Operations of app-based cab service providers in India are primarily funded by venture capitalists looking for long term profits. Capturing, creating and monopolising the commuter market, while temporarily creating a large body of attached driver-owners, is integral to these long term interests.

To secure their ‘supply side’ with attached driver-owners, tie-ups are made with lending agencies, which have their own interest in pushing credit. Just a few months ago in Delhi, before the strikes erupted, block SMSs were still being sent out to drivers, assuring them of a brand new car with down payment of as low as Rs 20,000. Companies were announcing additional incentives to already registered driver-owners to get more drivers known to them registered.

According to an Economic Times report, car sales for app-based cab services are expected to be 1,25,000 in 2017, while in 2015 these were 70,000; an increase of 70% in two years. Financial services companies and lenders have their own interest in pushing auto loans. One calculation points out that these loans still give a return of 1.5% amid a generally gloomy lending scenario.

Once the supply side is assured, app-based cab operators counter competition from existing cab services by offering low fares. These also create new, dependent commuters. The game is carried on with capital pumped in from outside. Ola, the largest app cab service in India, which enjoys 40% market, has been funded by up to 1.3 billion dollars by foreign investors. Uber is claimed to have set apart 1 billion dollars specifically for India. As competition with the US-based Uber heated up, Ola’s CEO in December, 2016 publicly requested the Indian government to go the ‘China way’, where domestic regulations are brought in to favour Chinese online taxi aggregators. His words are revealing. “What’s happening .. (is that) there is narrative of innovation that non-Indian companies espouse but the real fight is on capital, not innovation. The markets are being distorted by capital.” Seemingly espousing the cause of Indian start ups, he further added, “It’s much easier for non-Indian companies to raise capital because they have profitable markets elsewhere. You might call it capital dumping, predatory pricing or anti-WTO but it’s a very unfair playing field for Indian startups.” The irony of his arguments in favour of national capital is that Ola itself is 80% owned by foreign investors.

‘Markets being distorted by capital’ is a fair characterisation of the online taxi market in India. The debt financed model of increasing the number of attached drivers is precarious for the very health of these companies. Also, any drying up of investor interest will jeopardise the app based urban commute on which large number of people have come to depend.

Environmental factors

Given that the number of vehicles on a given road area is a matter of general public interest, it makes no sense for regulators to let their numbers be determined purely by where in their business cycle these companies believe themselves to be in, whether they are increasing incentives to get more drivers to cut competition, or slashing incentives to take them off the road. Their number is also crucial to check vehicular pollution. So far the odd-even schemes of the Delhi government have not barred any commercial vehicle; and there is speculation that while private vehicles were off the road during two week long campaigns last year, app-based cabs did roaring business. Another issue requiring urgent regulation is road safety. An app-based cab driver is required to continuously divide his/her attention between the road, attending to calls from perspective commuters, instructions from the cab operators, besides reading maps through GPS. Furthermore, these drivers are on the road for long hours. A serious assessment is needed to check if the set of activities an app-based driver is required to do fall within limits of road safety expected from a commercial driver.

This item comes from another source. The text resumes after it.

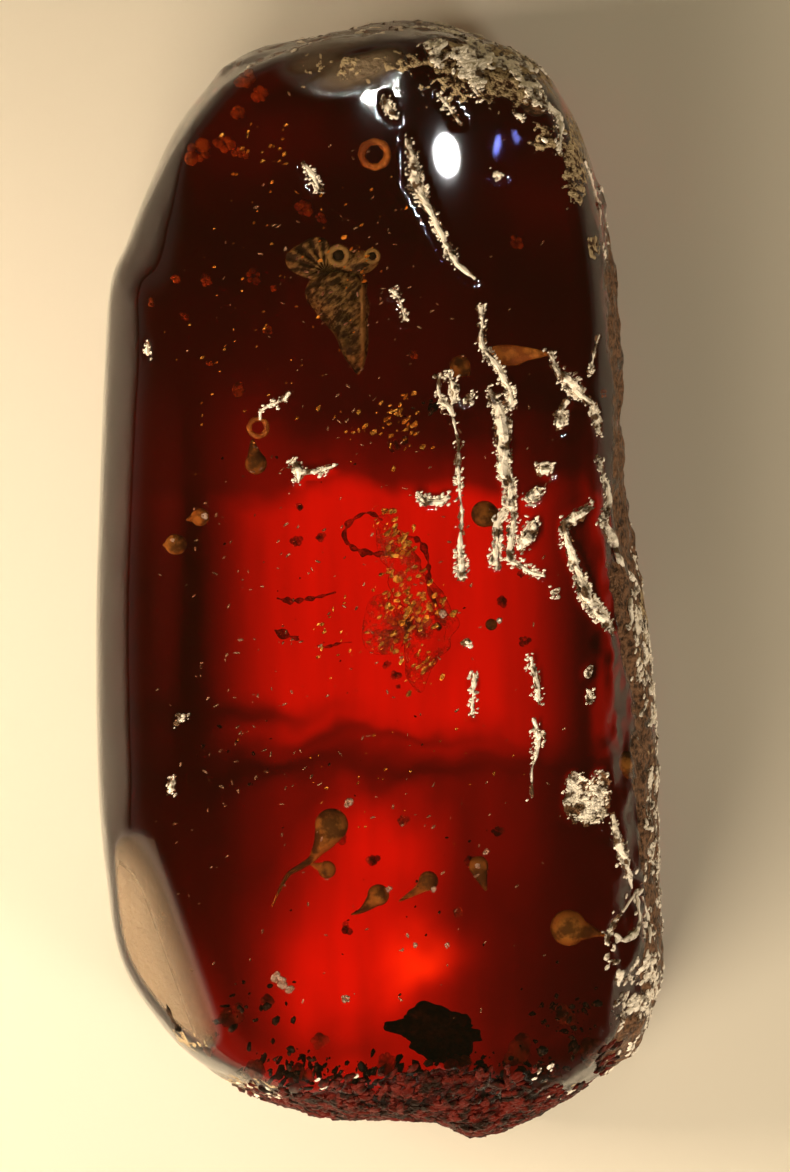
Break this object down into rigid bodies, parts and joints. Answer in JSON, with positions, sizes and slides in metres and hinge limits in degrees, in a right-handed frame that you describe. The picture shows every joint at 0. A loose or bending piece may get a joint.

The class exclusive character of the urban transport infrastructure required for private vehicles is another issue of public interest. Public transport versus private vehicles is the old class contradiction of city commute. City transport planning under neoliberal hegemony has simply squeezed out the working poor, and is investing heavily on the special requirements of the propertied. A flyover has no space for pedestrians; it is of no use to non-motorised vehicles and public transport. Elevated corridors take the exclusion of these modes a step further. After the flyover binge, large metros in India are going in for elevated corridors. It started with the eleven-kilometre long P.V. Narsimha Rao corridor in Hyderabad, built mainly to connect the new private airport south of the city to the posh areas in the centre. Bangalore, Mumbai and Delhi are quickly following suit. Delhi already has about fifteen kilometres of elevated corridors, 50 more kilometres are in pipeline. Elevated corridors are expensive; 500 buses for public transport can be bought with the Rs 100 crore needed for one km of an elevated corridor. Delhi at present has only one third of the buses needed for its 15 million citizens. Bereft of a reliable public transport, the transport ecosystem of the working poor here is made up of rickety three wheeled tempos under ‘Grameen Seva’ (rural service), the name being an apt reminder of its symbolic exclusion from the city, and battery run e-rickshaws built from Chinese kits. Both these have come up and survive without any state support. Clearly, without publicly-funded, class-exclusive expensive infrastructure, the large number of app-based cabs will not be an attractive proposition.

The new communication technology is here to stay and, barring a few high density city centres, days of publicly-hailed old-style taxis are numbered. However, despite exaggerated claims of companies and some of their enthusiastic consumers, app-based cab services are not just a touch away. Their cost to the financial and physical health of driver-owners, road space and safety, and city transport infrastructure are too significant to be left to the half-baked business models of venture capitalists. It is high time public authorities intervene and regulate this new form of city commute. Once suitable regulations are in place, that would also open up opportunities for newer forms of organisations, like cooperatives of driver owners to provide app-based cab services.

Sanjay Kumar teaches physics at St Stephen’s College, Delhi.